The folly of interest rate caps, cont’d

“A new proposal would likely sharply curtail the issuance of credit cards and the extension of unsubsidized credit to lower-income people.” Diego Zuluaga comments for the Cato Daily Podcast with Caleb Brown.

More: David Henderson, Peter Suderman, Todd Zywicki and Federalist Society podcast with Zywicki and Wayne Abernathy, and Alex Tabarrok and Tyler Cowen with pointers to papers. As we noted in February, a recent study of Arkansas’s constitutional 17% cap found it hurt borrowers of modest means, who now drive to other states to take out small loans.

A second podcast with Cato’s Todd Zywicki, this one noting that earlier rounds of regulation precipitated the withdrawal of banking services from many less well-off communities to which postal banking is now being touted as a solution:

4 Comments

  • When a borrower stiffs a payday lender, the payday lender basically has to eat it. The borrower cannot be prosecuted for writing a bad check, and the nationwide credit bureaus don’t accept information from payday lenders.

    With the postal banking, some poor guy is going to stiff the postal bank, and the postal bank, being an arm of the government will chase him and chase him. Just watch.

    • “With the postal banking, some poor guy is going to stiff the postal bank, and the postal bank, being an arm of the government will chase him and chase him”

      With guns, Don’t leave that part out.

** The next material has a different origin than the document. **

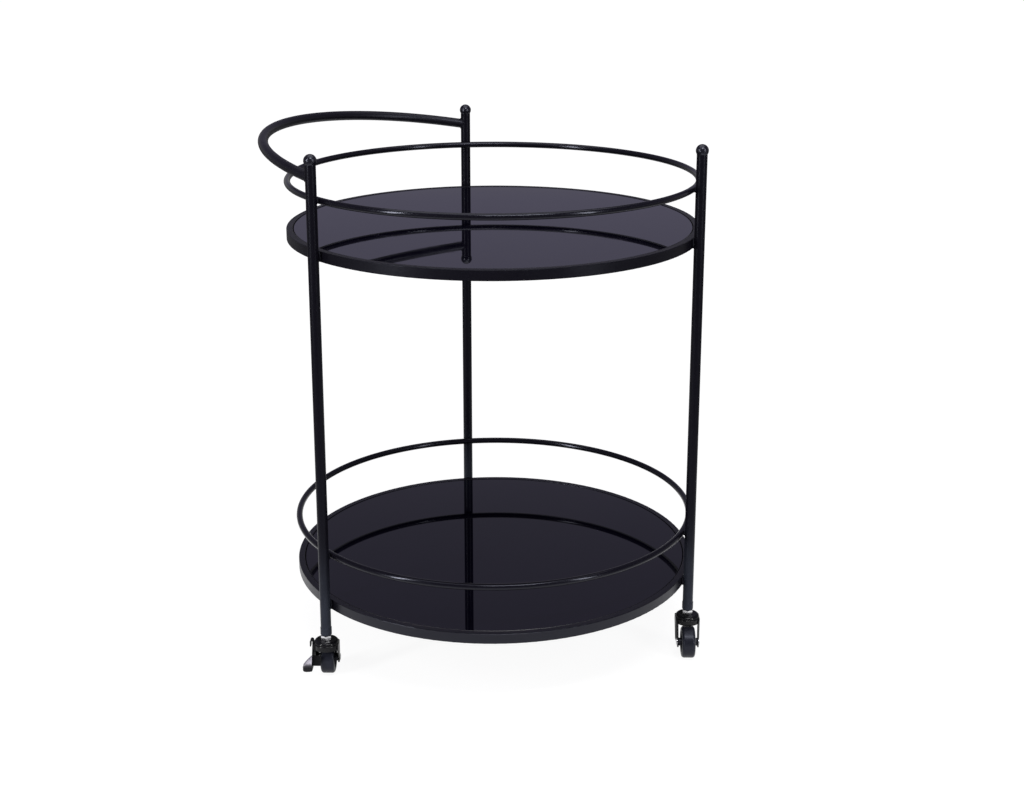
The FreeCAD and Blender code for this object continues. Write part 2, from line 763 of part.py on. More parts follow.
def make_axle(caster):
    """The wheel's axle, a rivet with a round head outside each cheek."""
    body = new_body(f"axle_{caster}")
    shank = "axle_diameter / 2"
    head = "rivet_head_diameter / 2"
    tip = f"{CHEEK_OUTSIDE} + rivet_head_length"
    upper = [
        (shank, CHEEK_OUTSIDE),
        (head, CHEEK_OUTSIDE),
        (head, f"{CHEEK_OUTSIDE} + rivet_head_length / 2"),
        (f"{head} - rivet_head_length", tip),
        ("0", tip),
    ]
    turn_on_axle(body, "axle", flip(upper) + upper, {}, caster)


def make_hub(caster):
    """The wheel's moulded centre: a boss on the axle, a web with ribs and a rim under the tyre."""
    body = new_body(f"wheel_hub_{caster}")
    bore = "axle_diameter / 2 + fit_clearance"
    boss = "hub_boss_diameter / 2"
    boss_end = f"{AXLE_INSIDE} - part_gap"
    rim = f"{HUB_RADIUS} - fit_clearance"
    rim_bore = f"{HUB_RADIUS} - hub_rim_thickness"
    web = "hub_web_thickness / 2"
    side = "tyre_width / 2 - hub_recess"
    upper = [(rim, side), (rim_bore, side), (rim_bore, web), (boss, web), (boss, boss_end), (bore, boss_end)]
    turn_on_axle(body, "hub", flip(upper) + upper, {}, caster)

    plan = new_sketch(body, "rib_plan", "XY_Plane")
    start = f"{boss} - hub_rib_thickness / 2"
    finish = f"{rim_bore} + hub_rim_thickness / 2"
    half_rib = "hub_rib_thickness / 2"
    corners = [(start, f"-{half_rib}"), (finish, f"-{half_rib}"), (finish, half_rib), (start, half_rib)]
    draw_outline(plan, corners)
    rib = pad(body, "hub_rib", plan, "tyre_width - 2 * (hub_recess + hub_rib_recess)", both_ways=True)
    repeat_round(body, "hub_ribs", rib, plan, HUB_RIB_COUNT)


def make_tyre(caster):
    """The rubber tyre, with rounded shoulders."""
    body = new_body(f"tyre_{caster}")
    side = "tyre_width / 2"
    upper = [
        (WHEEL_RADIUS, f"{side} - tyre_rounding"),
        (f"{WHEEL_RADIUS} - tyre_rounding", side),
        (HUB_RADIUS, side),
    ]
    shoulders = {1: ("tyre_rounding", 1), 3: ("tyre_rounding", 1)}
    turn_on_axle(body, "tyre", flip(upper) + upper, shoulders, caster)


def make_brake_pin(caster):
    """The rivet that the brake lever turns on, headed inside the cheek and outside the lever."""
    body = new_body(f"brake_pin_{caster}")
    shank = "lever_pin_diameter / 2"
    head = "lever_head_diameter / 2"
    outer = f"{LEVER_OUTSIDE} + part_gap"
    corners = [
        ("0", f"{HOOD_INSIDE} - lever_head_length"),
        (head, f"{HOOD_INSIDE} - lever_head_length"),
        (head, HOOD_INSIDE),
        (shank, HOOD_INSIDE),
        (shank, outer),
        (head, outer),
        (f"{head} - lever_head_length / 2", f"{outer} + lever_head_length"),
        ("0", f"{outer} + lever_head_length"),
    ]
    turn_across_fork(body, "brake_pin", corners, {}, caster, "lever_pivot_x", PIVOT_HEIGHT)


def shape_lever_plate(body):
    """The flat plate of the brake lever, from its hook down to the bend of its pedal."""
    plate = new_sketch(body, "lever_side", "XZ_Plane", f"-{LEVER_INSIDE}")
    behind_pin = "lever_pivot_x + lever_head_diameter"
    bend_top = f"{PEDAL_BASE} + pedal_bend"
    hook_base = f"{LEVER_TOP} - hook_bend"
    corners = [
        ("hook_x", hook_base),
        ("lever_shoulder_x", PIVOT_HEIGHT),
        ("pedal_front_x", f"{PEDAL_BASE} + lever_foot_rise"),
        ("pedal_front_x", bend_top),
        ("pedal_front_x + pedal_length", bend_top),
        ("lever_waist_x", f"{PEDAL_BASE} + lever_waist_rise"),
        (behind_pin, f"{PIVOT_HEIGHT} - lever_head_diameter"),
        (behind_pin, f"{PIVOT_HEIGHT} + lever_head_diameter / 2"),
        ("hook_x + hook_length", hook_base),
    ]
    draw_outline(plate, corners)
    pad(body, "lever_plate", plate, "lever_thickness", backwards=True)


def shape_pedal(body):
    """The pedal, which bends out from the foot of the lever and ends in a raised lip."""
    section = new_sketch(body, "pedal_section", "YZ_Plane", "pedal_front_x")
    tip = f"{LEVER_INSIDE} + pedal_reach"
    top = f"{PEDAL_BASE} + lever_thickness"
    bend_y = f"{LEVER_INSIDE} + pedal_bend"
    bend_z = f"{PEDAL_BASE} + pedal_bend"
    lip_y = f"{tip} - pedal_rounding"
    lip_z = f"{PEDAL_BASE} + pedal_rounding"
    lip_top = f"{lip_z} + pedal_lip"
    corners = [
        (LEVER_INSIDE, bend_z),
        (bend_y, PEDAL_BASE),
        (lip_y, PEDAL_BASE),
        (tip, lip_z),
        (tip, lip_top),
        (f"{tip} - lever_thickness", lip_top),
        (f"{tip} - lever_thickness", lip_z),
        (lip_y, top),
        (bend_y, top),
        (LEVER_OUTSIDE, bend_z),
    ]
    bends = {
        0: ("pedal_bend", 1),
        2: ("pedal_rounding", 1),
        6: ("pedal_rounding - lever_thickness", -1),
        8: ("pedal_bend - lever_thickness", -1),
    }
    draw_outline(section, corners, bends)
    pad(body, "pedal", section, "pedal_length")


def shape_hook(body):
    """The tab that curls out and down from the top of the lever, which lifts it again."""
    section = new_sketch(body, "hook_section", "YZ_Plane", "hook_x")
    base = f"{LEVER_TOP} - hook_bend"
    end = f"{LEVER_TOP} - hook_drop"
    turn_y = f"{LEVER_INSIDE} + hook_bend"
    tip = f"{turn_y} + hook_reach"
    far_y = f"{tip} - hook_bend"
    corners = [
        (LEVER_OUTSIDE, base),
        (turn_y, f"{LEVER_TOP} - lever_thickness"),
        (far_y, f"{LEVER_TOP} - lever_thickness"),
        (f"{tip} - lever_thickness", base),
        (f"{tip} - lever_thickness", end),
        (tip, end),
        (tip, base),
        (far_y, LEVER_TOP),
        (turn_y, LEVER_TOP),
        (LEVER_INSIDE, base),
    ]
    outer, inner = "hook_bend", "hook_bend - lever_thickness"
    draw_outline(section, corners, {0: (inner, -1), 2: (inner, -1), 6: (outer, 1), 8: (outer, 1)})
    pad(body, "hook", section, "hook_length")


def shoe_corner(radius, side):
    """A corner of the shoe's section, at a distance from the axle and on one side of its middle."""
    half = f"{side} * shoe_length / 2"
    x = f"caster_trail + {radius} * cos(shoe_angle) + {half} * sin(shoe_angle)"
    z = f"{WHEEL_RADIUS} + {radius} * sin(shoe_angle) - {half} * cos(shoe_angle)"
    return (x, z)


def shape_shoe(body):
    """The flange that reaches in from the lever and meets the edge of the tread."""
    section = new_sketch(body, "shoe_section", "XZ_Plane", f"-{LEVER_OUTSIDE}")
    near = f"({WHEEL_RADIUS} + shoe_gap)"
    far = f"({WHEEL_RADIUS} + shoe_gap + shoe_thickness)"
    places = ((near, -1), (near, 1), (far, 1), (far, -1))
    draw_outline(section, [shoe_corner(radius, side) for radius, side in places])
    pad(body, "shoe", section, f"{LEVER_OUTSIDE} - tyre_width / 2 + shoe_overlap")


def make_brake_lever(caster):
    """The pressed brake lever beside the fork."""
    body = new_body(f"brake_lever_{caster}")
    shape_lever_plate(body)
    shape_pedal(body)
    shape_hook(body)
    shape_shoe(body)
    bore_sideways(body, "lever_pivot", "lever_pivot_x", PIVOT_HEIGHT, "lever_pin_diameter")
    place_caster_piece(body, caster)


def make_tray(level, tray_height, rail_height, envelopes):
    """One tray with its ring, glass and gallery, and the beads that hold them to the legs."""
    rim = make_rim(level, tray_height)
    make_ledge(level, tray_height)
    make_bumpers(level, tray_height)
    make_glass(level, tray_height)
    rail = make_rail(level, rail_height)
    rim_middle = f"{tray_height} - rim_depth / 2"
    make_ring_welds(f"rim_welds_{level}", rim, envelopes, rim_middle, "rim_weld_spread")
    make_ring_welds(f"rail_welds_{level}", rail, envelopes, rail_height, "weld_spread")


def make_caster(caster):
    """One swivel caster, with a brake on the two under the handle."""
    make_stud(caster)
    make_cup(caster)
    make_balls(caster)
    make_fork(caster)
    make_axle(caster)
    make_hub(caster)
    make_tyre(caster)
    if caster in BRAKED_CASTERS:
        make_brake_lever(caster)
        make_brake_pin(caster)


def check_features():
    """Stops if any object failed, any cut removed nothing or any sub-part is unsound."""
    for item in doc.Objects:
        if "Invalid" in item.State or "Error" in item.State:
            raise RuntimeError(f"{item.Name} failed: {item.State}")
        if item.TypeId in ("PartDesign::Pocket", "PartDesign::Groove"):
            before = item.BaseFeature.Shape.Volume
            if before - item.Shape.Volume < LEAST_CUT_SHARE * before:
                raise RuntimeError(f"{item.Name} of {item.getParentGeoFeatureGroup().Label} cuts nothing")
    for item in sub_parts:
        if item.Shape.isNull() or not item.Shape.isValid() or not item.Shape.Solids:
            raise RuntimeError(f"{item.Label} has no sound shape")


def write_parts():
    """Writes each sub-part to its own file."""
    os.makedirs("parts", exist_ok=True)
    for item in sub_parts:
        item.Shape.exportStep(f"parts/{item.Label}.step")


def main():
    """Builds every sub-part, checks them and writes their files."""
    fill_sheet()
    envelopes = make_leg_envelopes()
    for leg in LEGS:
        make_leg(leg)
        make_finial(leg)
        make_socket(leg)
    make_tray("upper", UPPER_TRAY, UPPER_RAIL, envelopes)
    make_tray("lower", LOWER_TRAY, LOWER_RAIL, envelopes)
    make_handle(envelopes)
    for caster in LEGS:
        make_caster(caster)
    doc.recompute()
    check_features()
    write_parts()


main()
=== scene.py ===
import math

import bpy
from mathutils import Matrix, Vector


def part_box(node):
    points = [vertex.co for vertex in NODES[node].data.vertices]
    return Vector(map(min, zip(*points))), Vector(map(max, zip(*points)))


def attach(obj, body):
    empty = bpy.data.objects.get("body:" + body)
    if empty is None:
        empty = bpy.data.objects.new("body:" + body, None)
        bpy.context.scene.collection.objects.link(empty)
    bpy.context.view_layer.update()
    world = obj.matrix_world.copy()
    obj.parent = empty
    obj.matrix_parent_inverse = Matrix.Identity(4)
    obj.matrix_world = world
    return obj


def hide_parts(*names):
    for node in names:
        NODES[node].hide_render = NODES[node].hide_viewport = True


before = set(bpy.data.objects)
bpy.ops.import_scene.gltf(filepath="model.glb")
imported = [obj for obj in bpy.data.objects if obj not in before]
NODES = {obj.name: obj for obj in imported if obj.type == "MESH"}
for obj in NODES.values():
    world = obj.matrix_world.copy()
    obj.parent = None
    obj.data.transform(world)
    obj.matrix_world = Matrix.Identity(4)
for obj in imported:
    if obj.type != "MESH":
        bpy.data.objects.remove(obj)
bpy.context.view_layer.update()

bl_info = {
    "name": "Round Serving Trolley",
    "version": (1, 0, 0),
    "blender": (4, 5, 0),
    "location": "View3D > Sidebar > Trolley",
    "description": "Dresses a round two-tier serving trolley with its coatings, glass, welds and casters",
    "category": "Object",
}

LEGS = ("nose", "left", "right")
REAR_LEGS = ("left", "right")
LEVELS = ("upper", "lower")
MM = 0.001


# Sizes read from the frame

def middle(node):
    """The middle of a node's box."""
    low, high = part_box(node)
    return (low + high) / 2


def extent(node):
    """The size of a node's box along each axis."""
    low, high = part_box(node)
    return high - low


def leg_axis(leg):
    """A point on the floor under the middle of a leg."""
    centre = middle(f"leg_{leg}")
    return Vector((centre.x, centre.y, 0))


def caster_heading(leg):
    """The way that a caster trails at rest, as an angle from the X axis."""
    trail = middle(f"tyre_{leg}") - leg_axis(leg)
    return math.atan2(trail.y, trail.x)


TRAY_CENTRE = middle("rim_upper")
ROD_RADIUS = extent("rail_upper").z / 2
RAIL_RADIUS = extent("rail_upper").x / 2 - ROD_RADIUS
LEG_RADIUS = extent("leg_nose").x / 2
LEG_CIRCLE = (leg_axis("nose") - TRAY_CENTRE).xy.length
RIM_RADIUS = extent("rim_upper").x / 2
RIM_DEPTH = extent("rim_upper").z

# A radius so large that the surface is as good as flat, in metres
FLAT_RADIUS = 10.0


# Building blocks for node trees

def add(tree, kind, sources=None, **settings):
    """Adds a node. A source is a value for the socket of that name or number, or an output to link to it."""
    node = tree.nodes.new(kind)
    for name, setting in settings.items():
        setattr(node, name, setting)
    for name, source in (sources or {}).items():
        if isinstance(source, bpy.types.NodeSocket):
            tree.links.new(source, node.inputs[name])
        else:
            node.inputs[name].default_value = source
    return node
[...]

  • I have supported post office banking, but *only* for savings, to encourage the poor to build up rainy-day funds in preference to payday loans.

  • @SPO and MattS–

    I suspect a Federal credit facility run by Bernie Sanders would be a welfare program like housing loans before the 2008 meltdown. The only enforcement question would be whether to deny further credit to those who were still in default from previous loans.